The practice ‒ where clients are told that they must first have a meeting with the agent’s adviser before an offer can be made on a property ‒ has long provoked ire among brokers, and is not supposed to happen.

One brokerage, Access FS, has now launched a campaign against the tactic, developing a letter template which brokers can send to estate agents which highlights that conditional selling is against the sector’s code of practice.

And brokers told Mortgage Solutions that it is often the large estate agents who are most likely to employ such pressurising methods.

A questionable practice

Conditional selling is particularly rife among corporate estate agents, according to James Miles, director of The Mortgage Quarter, with the threat of not accepting an offer on a property without the in-house advisers being used.

He continued: “This can massively impact the buyer’s choice as their panels are reduced and brokers fees tend to be higher. The estate agents regularly get called out for this but act as they’re ignorantly unaware. This needs to stop and some strong consequences passed by the regulator.”

Rita Kohli, managing director at The Mortgage Stop, agreed that it tended to be the large estate agents who engage “in this questionable practice” rather than local agents.

She added: “We had a case where we worked with a poor credit client for months to help them get mortgage ready; when they were finally able to start their looking and found their dream home, the agent basically refused to pass on their offer unless the client used the services of their mortgage services and conveyancer. 

“Needless to say, the client felt unduly pressured into using those services.”

Exploiting active market

Forcing buyers to attend face-to-face meetings with in-house advisers should not be acceptable, argued Jamie Lennox, director at Dimora Mortgages.

He reported hearing cases of agents exploiting the activity in the housing market over the last 12 months, with potential buyers only allowed early viewings should they have been “financially qualified” by the estate agent.
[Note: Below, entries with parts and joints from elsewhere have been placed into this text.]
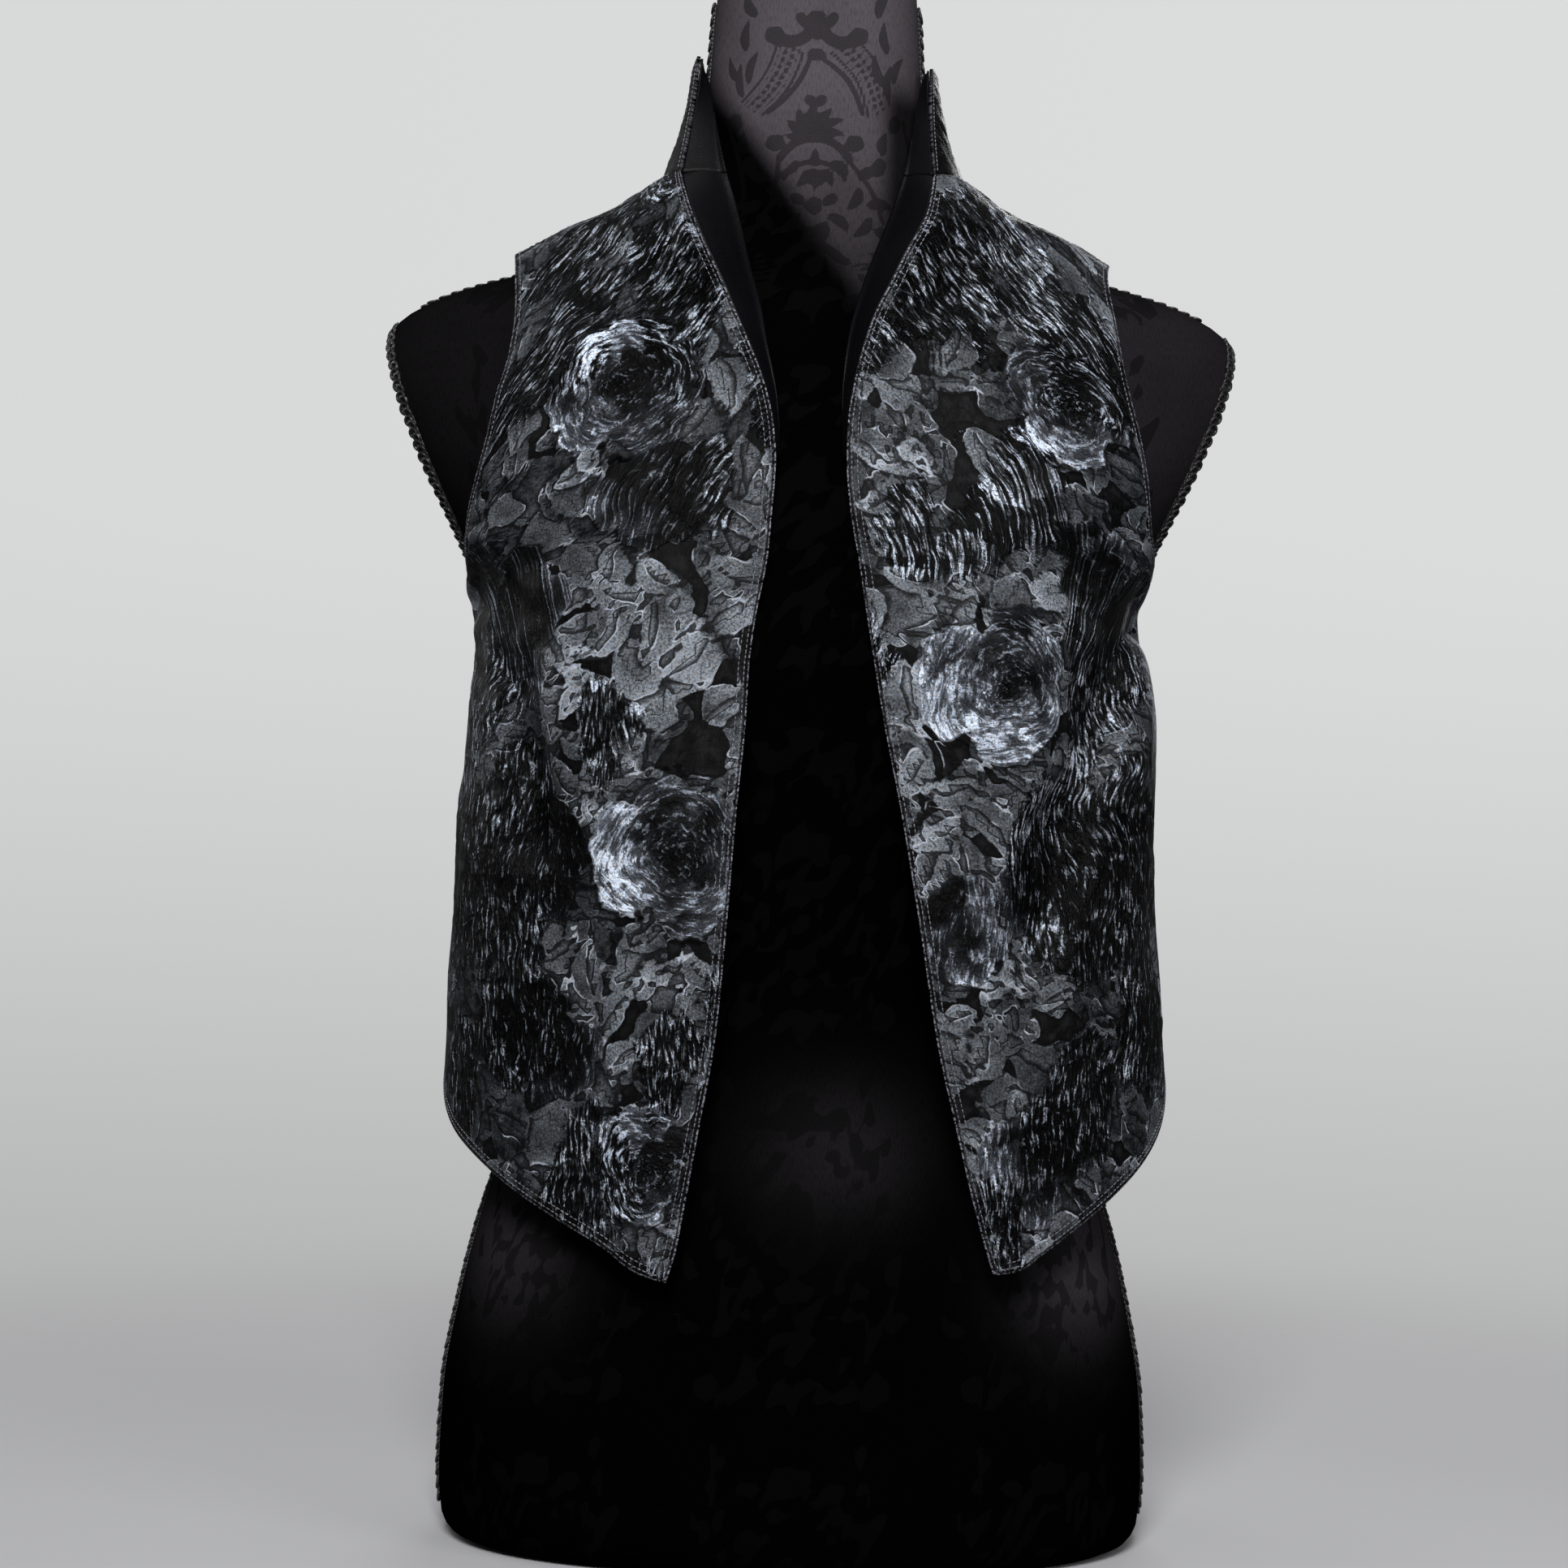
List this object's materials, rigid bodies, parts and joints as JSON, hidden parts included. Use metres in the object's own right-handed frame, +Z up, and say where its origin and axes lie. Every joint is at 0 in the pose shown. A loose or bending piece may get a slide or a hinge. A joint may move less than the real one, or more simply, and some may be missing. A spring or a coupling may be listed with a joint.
{
  "type": "waistcoat on dress form",
  "caption": "Open-front floral jacquard waistcoat with a tall stand collar and pointed front hems, shown on a limbless damask-covered dress form.",
  "frame": {"origin": "middle of the dress form's flat base, on the surface it stands on", "axes": "+Z up; the open front faces -Y; the viewer's left when facing the front is -X"},
  "size_m": [0.4132, 0.2398, 0.7592],
  "materials": {
    "jacquard": "woven floral jacquard with satin figures",
    "facing": "satin back of the jacquard",
    "gimp": "looped gimp braid",
    "form_cover": "damask sateen",
    "form_cap": "smooth cloth"
  },
  "bodies": {
    "root": {"back_centre": "jacquard", "back_side_left": "jacquard", "back_side_right": "jacquard", "collar": "jacquard", "collar_facing_left": "facing", "collar_facing_right": "facing", "form_body": "form_cover", "form_neck_cap": "form_cap", "front_facing_left": "facing", "front_facing_right": "facing", "front_left": "jacquard", "front_right": "jacquard", "gimp_armhole_left": "gimp", "gimp_armhole_right": "gimp", "gimp_shoulder_left": "gimp", "gimp_shoulder_right": "gimp", "gimp_side_left": "gimp", "gimp_side_right": "gimp"}
  },
  "joints": []
}
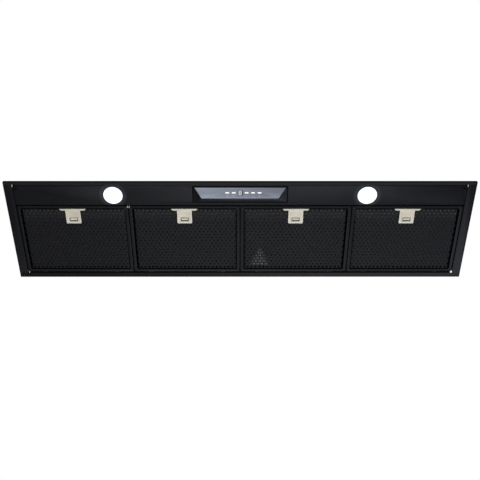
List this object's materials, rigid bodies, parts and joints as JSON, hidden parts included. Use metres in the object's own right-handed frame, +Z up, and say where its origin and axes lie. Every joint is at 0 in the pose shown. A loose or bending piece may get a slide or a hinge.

“Sadly, I’m sure many customers would have fallen for this trick due to fear of losing out on their dream property.”

Lewis Shaw, owner of Riverside Mortgages, said that there was nothing wrong with trying to compete fairly, but suggested that some estate agents will not take no for an answer.

He added: “Since when has it been a condition of making and having an offer accepted that a buyer has to turn up with their payslips to be qualified? Pull the other one; we all know what you’re up to.”

It can be a “terrifying experience” for first-time buyers, according to Ian Hewett, founder of The Bearded Mortgage Broker, which is why he tries to prepare them for the “devious tactics” employed by some estate agents. 

“Buying a home is stressful enough without this type of tactic being used.”

Downturn will increase tactic use

With market activity likely to drop next year, Lennox said it’s likely that conditional selling will become more prevalent.

He explained: “Profit margins reduced from selling fewer houses and an easy win to boost any profits are ramping up the pressure on buyers to use their advisers.”

Paul Neal, mortgage and equity release specialist at Missing Element Mortgage Services, said that conditional selling was a huge problem within the industry, impacting buyers and sellers alike.

He continued: “Buyers may not be getting the best deal which could be very costly to them, but also the seller may not be getting the best buyer. We have had clients buy on completely different developments because they were being railroaded into using a developer’s broker.”

Educating clients around estate agents

Shaw argued that it was clear that self-regulation wasn’t working, so it should be something that the government looks at.

“It’s perhaps incumbent on whoever is the housing minister for the next 48 hours to draft a fix to this practice. However, I’m not holding my breath,” he concluded.

Kohli said that education of clients was an important way to tackle the underhand tactic, so that clients know in advance what to expect.

“For example, if an agent says you have to use their additional services, ask for this in writing, or if an offer is being held ransom, tell the agent you’ll be submitting the offer directly to vendor – more often than not, this gets them moving.”

She added: “It’s disappointing really as there are some very good estate agents out there, but their industry gets maligned by the poor behaviour of some of the larger agencies.”